→ **What this task involves**: Lines containing the word "materials" need to be counted. Please reply with how many there are, and nothing else.

→ **Given records**:
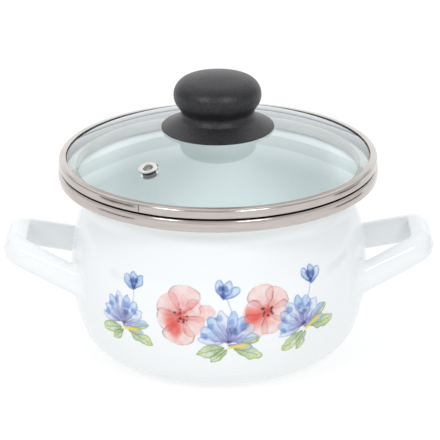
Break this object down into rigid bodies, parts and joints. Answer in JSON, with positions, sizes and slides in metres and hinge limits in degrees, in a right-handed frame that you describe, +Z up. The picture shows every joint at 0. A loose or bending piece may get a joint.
---
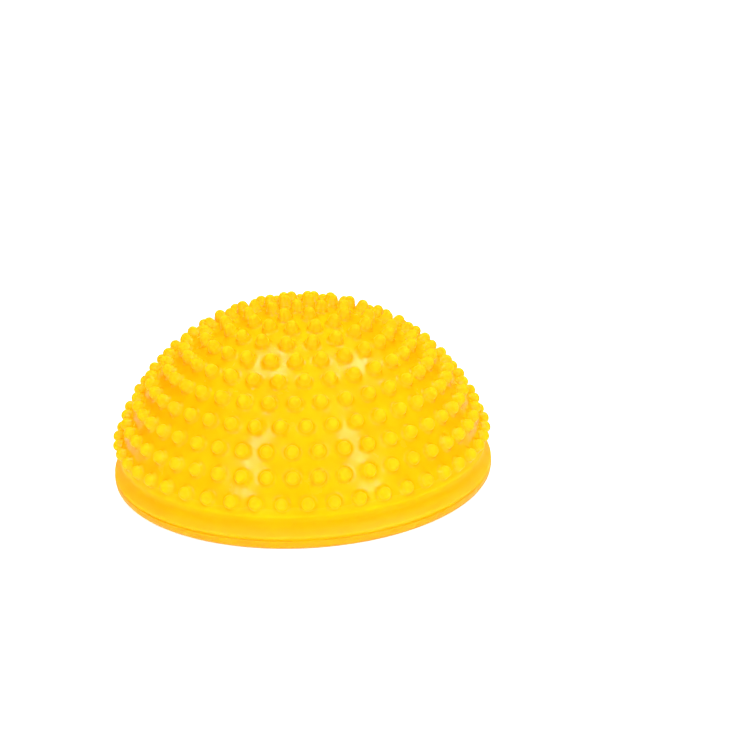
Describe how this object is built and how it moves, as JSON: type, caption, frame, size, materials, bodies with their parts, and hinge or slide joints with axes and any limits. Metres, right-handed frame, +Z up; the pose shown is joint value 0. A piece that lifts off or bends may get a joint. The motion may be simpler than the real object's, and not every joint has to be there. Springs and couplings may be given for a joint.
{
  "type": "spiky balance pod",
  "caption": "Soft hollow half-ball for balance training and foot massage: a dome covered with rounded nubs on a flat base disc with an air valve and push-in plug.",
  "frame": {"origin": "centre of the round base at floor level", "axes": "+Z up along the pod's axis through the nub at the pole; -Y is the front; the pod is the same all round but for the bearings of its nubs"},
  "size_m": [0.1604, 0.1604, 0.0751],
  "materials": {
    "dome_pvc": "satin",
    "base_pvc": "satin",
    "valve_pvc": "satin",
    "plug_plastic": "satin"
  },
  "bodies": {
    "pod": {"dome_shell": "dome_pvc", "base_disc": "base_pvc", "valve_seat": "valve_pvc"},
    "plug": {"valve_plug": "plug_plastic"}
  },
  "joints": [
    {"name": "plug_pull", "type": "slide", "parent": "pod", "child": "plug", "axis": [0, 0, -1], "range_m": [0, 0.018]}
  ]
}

→ **Response to the exercise**: 2